The recent fall in oil prices not only brings the obvious benefits of a boost to the global economy but also an opportunity to address the eye watering costs of energy subsidies.
The IEA estimated the cost of global fossil fuel subsidies in 2012 was $544bn and renewables $110bn. It has been suggested that the total cost in 2014 could be approaching $1 trillion. Designed to deliver benefits to citizens, petrol and diesel fuel subsidies are mainly found in existing and former producer countries and constitutes a real and growing problem, particularly for some Asian economies. Governments are buying oil at the global market price then selling at below cost, with massive economic consequences and what is more, low prices encourage growing consumption. The reality is that a very small proportion of subsidies reach the really poor. However, cutting off the subsidies causes major local opposition and indeed civil unrest. But the supply of the drug of cheap fuel must ultimately be halted.

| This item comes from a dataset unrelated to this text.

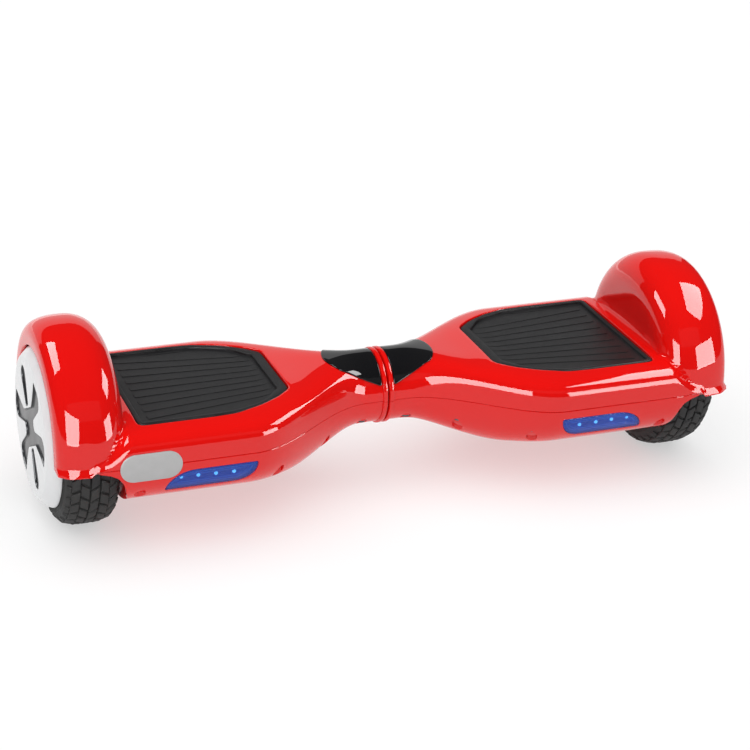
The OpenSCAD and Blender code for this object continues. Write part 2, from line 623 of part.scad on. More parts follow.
module motor_cover(s) color(aluminium) side(s) difference() {
    about_axle() polygon([[axle_r + 2, wheel_x0 + 0.5], [tyre_bore_r - run, wheel_x0 + 2.6],
        [tyre_bore_r - run, rotor_x0],
        [rotor_in_r - run, rotor_x0], [rotor_in_r - run, rotor_x0 + 2], [rotor_in_r - 3, rotor_x0 + 2],
        [rotor_in_r - 3, rotor_x0], [inner_bearing[1] / 2 + 5, rotor_x0],
        [inner_bearing[1] / 2 + 4, wheel_x0 + 13],
        [inner_bearing[1] / 2 + play, wheel_x0 + 13], [inner_bearing[1] / 2 + play, wheel_x0 + 2],
        [axle_r + 2, wheel_x0 + 2]]);
    for (k = [0 : 5]) translate([wheel_x0 - 1, 0, axle_z]) rotate([k * 60, 0, 0])
        translate([0, 0, rotor_in_r - 7])
        rotate([0, 90, 0]) cylinder(h = 3.4, r = 3);
}
module left_motor_cover() motor_cover(LEFT);
module right_motor_cover() motor_cover(RIGHT);
module bearing(b, x) about_axle() polygon([[b[0] / 2 + play, x], [b[1] / 2, x], [b[1] / 2, x + b[2]],
    [b[0] / 2 + play, x + b[2]]]);
inner_bearing_x = wheel_x0 + 2;
outer_bearing_x = rotor_x1 - 1 - outer_bearing[2];
module wheel_bearings(s) color(steel) side(s) {
    bearing(inner_bearing, inner_bearing_x);
    bearing(outer_bearing, outer_bearing_x);
}
module left_wheel_bearings() wheel_bearings(LEFT);
module right_wheel_bearings() wheel_bearings(RIGHT);
tooth_neck = 3;
core_r = 32;
module stator_core(s) color(steel) side(s) translate([stack_x0, 0, axle_z]) rotate([0, 90, 0])
    linear_extrude(stack_x1 - stack_x0) difference() {
        union() {
            circle(r = core_r);
            for (i = [0 : tooth_count - 1]) rotate(i * 360 / tooth_count) {
                translate([core_r - 1, -tooth_neck / 2]) square([stator_r - core_r - 1, tooth_neck]);
                intersection() {
                    translate([stator_r - 3, -4.6]) square([4, 9.2]);
                    circle(r = stator_r);
                }
            }
        }
        circle(r = axle_r + play);
        for (i = [0 : 4]) rotate(i * 72) translate([20, 0]) circle(r = 6);
    }
module left_stator_core() stator_core(LEFT);
module right_stator_core() stator_core(RIGHT);
module stator_windings(s) color(copper) side(s) for (i = [0 : tooth_count - 1])
    translate([stack_x0, 0, axle_z])
    rotate([0, 90, 0]) rotate(i * 360 / tooth_count) difference() {
        translate([core_r + 1.5, -3, -3]) cube([stator_r - core_r - 5.5, 6, stack_x1 - stack_x0 + 6]);
        translate([core_r, -tooth_neck / 2 - 0.1, -0.1])
            cube([stator_r - core_r, tooth_neck + 0.2, stack_x1 - stack_x0 + 0.2]);
    }
module left_stator_windings() stator_windings(LEFT);
module right_stator_windings() stator_windings(RIGHT);
axle_x0 = saddle_x0 - 3;
module axle(s) color(steel) side(s) difference() {
    union() {
        axle_bar(axle_x0, well_x - 1);
        bar_x(axle_r, well_x - 1, outer_bearing_x - 1);
        bar_x(outer_bearing[0] / 2, outer_bearing_x - 1, outer_bearing_x + outer_bearing[2]);
    }
    bar_x(3.5, axle_x0 - 1, stack_x0 + 4);
}
module left_axle() axle(LEFT);
module right_axle() axle(RIGHT);

// Hub cap face pattern: two three-bladed forks joined at a waist, tilted towards the rear
inlay_tilt = 20;
module fork_blade(grow) for (s = [0, 180]) rotate(s) {
    for (m = [0, 1]) mirror([m, 0]) offset(delta = grow) polygon([[0, -1], [5.5, -1], [6.5, 5], [11, 11],
        [22, 15], [27, 23], [25.5, 42], [20, 32], [14.5, 21], [8, 17.5], [0, 17.5]]);
    hull() {
        translate([0, 51 + grow]) circle(r = 4 + grow, $fn = 32);
        translate([0, 24]) circle(r = 1.6 + grow, $fn = 24);
    }
}
module cap_pattern(x0, x1, grow) translate([x0, 0, axle_z]) rotate([0, 90, 0]) linear_extrude(x1 - x0)
    rotate(90 - inlay_tilt) fork_blade(grow);
module hub_cap(s) color(white) side(s) difference() {
    about_axle() polygon([[0, rotor_x1], [tyre_bore_r - 6, rotor_x1], [hub_cap_r - 0.5, cap_back],
        [hub_cap_r, cap_back + 0.5],
        [hub_cap_r - 0.8, cap_face - 1.2], [hub_cap_r - 3, cap_face - 0.3], [hub_cap_r - 7, cap_face],
        [0, cap_face]]);
    cap_pattern(cap_face - inlay_depth, cap_face + 1, 0.1);
}
module left_hub_cap() hub_cap(LEFT);
module right_hub_cap() hub_cap(RIGHT);
module hub_inlay(s) color(gunmetal) side(s) cap_pattern(cap_face - inlay_depth, cap_face - 0.5, 0);
module left_hub_inlay() hub_inlay(LEFT);
module right_hub_inlay() hub_inlay(RIGHT);

// --- Electrics ---
battery_x0 = 94;
module battery_pack() color("#2b50a0") translate([battery_x0, -battery_size[1] / 2, plate_z - battery_size[2]])
    difference() {
    cube(battery_size);
    for (x = [-1, battery_size[0] - 3]) translate([x, -1, -1]) cube([4, 4, battery_size[2] + 2]);
}
module main_board() color(board_green) mirror([1, 0, 0]) {
    z = main_board_z;
    box([72, -42, z], [174, 42, z + board_t]);
    box([84, 20, z - 18], [150, 34, z]);
    for (x = [92, 108]) post(x, -26, 7, z - 22, z);
    box([120, -30, z - 4], [136, -14, z]);
    box([150, -20, z - 9], [164, 4, z]);
    box([76, -6, z - 10], [84, 8, z]);
}
// Cable sweep: a tube of eight sides along a route of points
function unit(v) = v / norm(v);
function tangent(p, i) = unit(p[min(i + 1, len(p) - 1)] - p[max(i - 1, 0)]);
module cable(p, r) loft([for (i = [0 : len(p) - 1]) let (t = tangent(p, i),
    u = unit(cross(t, [0, 0, 1]) + [0, 0.0001, 0]),
    v = cross(t, u)) [for (a = [0 : 45 : 315]) p[i] + r * (u * cos(a) + v * sin(a))]]);
motor_lead_left = [[axle_x0 - 0.1, 0, 82.5], [axle_x0 - 3, 0, 82.5], [axle_x0 - 7, 0, 80.5],
    [axle_x0 - 11, 0, 78],
    [184, 0, 75], [176, 0, 74], [164.2, 0, 74]];
harness_end = [[57.9, 0, 82.5], [62, 0, 81.5], [66, 0, 78], [70, 0, 76], [75.9, 0, 76]];
module left_wiring() color("#2c2c30") {
    translate([-58, 0, axle_z]) rotate([0, 90, 0]) cylinder(h = 107.5, r = 5.5);
    mirror([1, 0, 0]) {
        cable(harness_end, 4);
        cable(motor_lead_left, 2.8);
    }
}
motor_lead_right = [[50, -3, 82.5], [53, -3, 82], [57, -3, 79.5], [61, -4, 75], [66, -9, 71], [71, -24, 70],
    [76, -38, 71],
    [86, -46, 74], [104, -47, 76], [124, -47, 76], [144, -47, 76], [164, -47, 76], [184, -47, 76],
    [axle_x0 - 10, -46, 77], [axle_x0 - 4, -38, 78], [axle_x0 - 3.5, -20, 81], [axle_x0 - 3.4, -7, 82.3],
    [axle_x0 - 2.5, -1.5, 82.5], [axle_x0 - 0.1, 0, 82.5]];
battery_lead = [[50, 3, 82.5], [53, 3, 82], [58, 4, 79.5], [64, 5, 75], [74, 5, 70], [84, 5, 68],
    [93.9, 5, 68]];
charge_lead = [[186, 64.9, 67], [186, 61, 67], [186, 56, 66], [184, 51, 65], [179, 47, 64], [176, 43, 64],
    [176, 39.1, 64]];
module right_wiring() color("#2c2c30") {
    cable(motor_lead_right, 2.8);
    cable(battery_lead, 2.5);
    cable(charge_lead, 2);
}

// --- Charging inlet and power button ---
module charge_port() color(black) {
    y1 = pocket_y + 0.3;
    difference() {
        union() {
            rear_bar(inlet_x, inlet_r, y1 - 18, y1);
            rear_bar(inlet_x, inlet_r + 2, pocket_y - wall - 2.3, pocket_y - wall - 0.1);
        }
        rear_bar(inlet_x, 6.5, y1 - 10, y1 + 1);
    }
    for (k = [0 : 2]) rear_pin(k * 120 + 90, y1);
}
module rear_pin(a, y1) translate([3.6 * cos(a), 0, 3.6 * sin(a)]) rear_bar(inlet_x, 0.9, y1 - 10.5, y1 - 5);
cap_r = 10;
cap_y = pocket_y + 0.6;
hinge_z = pocket[1] - 1.7;
module charge_port_cap() color(rubber) {
    rear_bar(inlet_x, cap_r, cap_y, cap_y + 2);
    translate([inlet_x - 4, cap_y, rear_z]) cube([8, 2, hinge_z]);
    translate([inlet_x - 4, cap_y + 1, rear_z + hinge_z]) rotate([0, 90, 0]) cylinder(h = 8, r = 1.2);
}
button_out = 1.6;
button_travel = 1.2;
module power_button() color(black) difference() {
    rear_bar(button_x, button_r, rear_face - 3, rear_face + button_out);
    rear_bar(button_x, button_r - 3, rear_face + button_out - 0.5, rear_face + button_out + 1);
}
module power_switch() color(black) {
    rear_bar(button_x, button_r + 1.1, rear_face - seat_depth - 8, rear_face - seat_depth - body_gap);
    rear_bar(button_x, 3, rear_face - seat_depth - 1, rear_face - 3 - button_travel - body_gap);
}

left_top_shell();
right_top_shell();
left_bottom_shell();
right_bottom_shell();
left_chassis();
right_chassis();
left_centre_panel();
right_centre_panel();
left_pad_mat();
right_pad_mat();
left_pad_tray();
right_pad_tray();
left_pad_plungers();
right_pad_plungers();
left_sensor_board();
right_sensor_board();
left_led_lens();
right_led_lens();
left_led_board();
right_led_board();
left_tyre();
right_tyre();
left_rotor();
right_rotor();
left_hub_cap();
right_hub_cap();
left_hub_inlay();
right_hub_inlay();
left_magnets();
right_magnets();
left_motor_cover();
right_motor_cover();
left_stator_core();
right_stator_core();
left_stator_windings();
right_stator_windings();
left_wheel_bearings();
right_wheel_bearings();
left_axle();
right_axle();
left_axle_clamp();
right_axle_clamp();
left_clamp_screws();
right_clamp_screws();
left_shell_screws();
right_shell_screws();
left_wiring();
right_wiring();
pivot_tube();
pivot_bushes();
retaining_ring();
battery_pack();
main_board();
power_button();
power_switch();
charge_port();
charge_port_cap();
blank_label();
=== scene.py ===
"""Self-balancing board with glossy shells, ribbed foot pads, lit front lamps and forked hub caps."""
import json
import math

import bmesh
import bpy
import numpy as np
from bpy.props import FloatProperty, FloatVectorProperty, IntProperty, PointerProperty
from mathutils import Matrix, Vector
from mathutils.geometry import delaunay_2d_cdt

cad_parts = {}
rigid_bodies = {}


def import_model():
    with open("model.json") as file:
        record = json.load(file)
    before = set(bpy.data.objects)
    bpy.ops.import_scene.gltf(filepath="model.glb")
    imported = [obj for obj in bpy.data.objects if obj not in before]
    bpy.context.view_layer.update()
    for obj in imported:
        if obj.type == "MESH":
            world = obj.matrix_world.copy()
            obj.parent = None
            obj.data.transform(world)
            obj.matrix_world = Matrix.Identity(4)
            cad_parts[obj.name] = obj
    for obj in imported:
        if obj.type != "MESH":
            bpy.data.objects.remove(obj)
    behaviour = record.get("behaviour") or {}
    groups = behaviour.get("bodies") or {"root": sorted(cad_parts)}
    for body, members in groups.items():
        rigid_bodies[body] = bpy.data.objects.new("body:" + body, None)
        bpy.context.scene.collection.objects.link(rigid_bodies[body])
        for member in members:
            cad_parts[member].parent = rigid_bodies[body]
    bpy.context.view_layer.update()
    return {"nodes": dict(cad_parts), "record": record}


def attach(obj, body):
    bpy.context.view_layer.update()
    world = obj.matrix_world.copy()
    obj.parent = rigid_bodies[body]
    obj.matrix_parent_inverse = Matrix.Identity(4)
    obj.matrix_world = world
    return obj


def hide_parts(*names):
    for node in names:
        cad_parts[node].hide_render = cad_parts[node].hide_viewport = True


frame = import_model()

bl_info = {
    "name": "Self-balancing board",
    "version": (1, 0, 0),
    "blender": (4, 5, 0),
    "location": "View3D > Sidebar > Board",
    "description": "Builds the board's shells, pads, wheels, lamps and trims round its CAD frame",
    "category": "Object",
}

# --- Sizes in millimetres, the same as the CAD source's ---
MM = 0.001
HALF_LEN, HALF_DEPTH = 292.0, 93.0
SPLIT_Z, SEAM, WALL = 80.6, 0.2, 2.5
DECK_Z, BELLY_Z, AXLE_Z = 109.0, 33.0, 82.5
NECK_R, NECK_X, NECK_RUN = 30.5, 18.0, 118.0
CENTRE_X, RIM_R, RIM_W = 0.75, 32.5, 4.0
FLANK_X, WELL_X, LIP_X = 234.0, 237.0, 289.5
ARCH_R, ARCH_IN_R, ARCH_OUT_R = 88.5, 60.0, 72.0
ARCH_MID, ARCH_HALF, WELL_R, OPEN_R = 263.0, 29.0, 85.5, 66.0
AXLE_HOLE_R = 12.5
PAD_X0, PAD_X1, PAD_HALF, PAD_TIP, PAD_GAP = 91.0, 225.0, 71.0, 39.0, 0.6
MAT_Z, MAT_TOP, RIB_TOP, RECESS_Z = 104.5, 107.5, 110.0, 100.0
LAMP = (133.0, 208.0, 54.0, 73.0)
LAMP_IN, LAMP_OUT = 19.0, 24.0     # length of the round corners towards the centre and the wheel
INLET_X, BUTTON_X, REAR_Z = 186.0, 152.0, 67.0
LABEL = (220.5, 80.5, 25.0, 12.0)   # middle along X, height, half length and end radius
WHEEL_X0, WHEEL_X1, TYRE_R = 239.5, 284.5, 82.5
CAP_R, CAP_FLAT_R, CAP_FACE, CAP_BACK = 67.0, 58.0, 296.7, 284.8
SEAT_Z, BOSS_R = 62.0, 4.5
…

So it was refreshing to see Malaysian minister, Hasan Malek announce its government’s plan to abolish subsidies for petrol and diesel from today, December 1. This follows on from Indonesia’s new president Joko Widodo keeping his election promise and announcing that fuel prices will rise by 30% to tackle the growing budget and current account deficits, a move expected to save the government more than $8 billion in 2015. Their timing is good as the low oil price reduces the impact on their people. The previous Indian government also started to increase prices from January 2013 and central bank Governor Raghuram Rajan recently said that it must take advantage of the low oil prices to reduce the subsidies that contribute to one of Asia’s largest budget deficits.
Despite all the well-meaning green rhetoric, history shows that it is high prices that really focus consumers thoughts on energy efficiency and reduce the growth of energy demand. We are witnessing a rare international outbreak of common sense.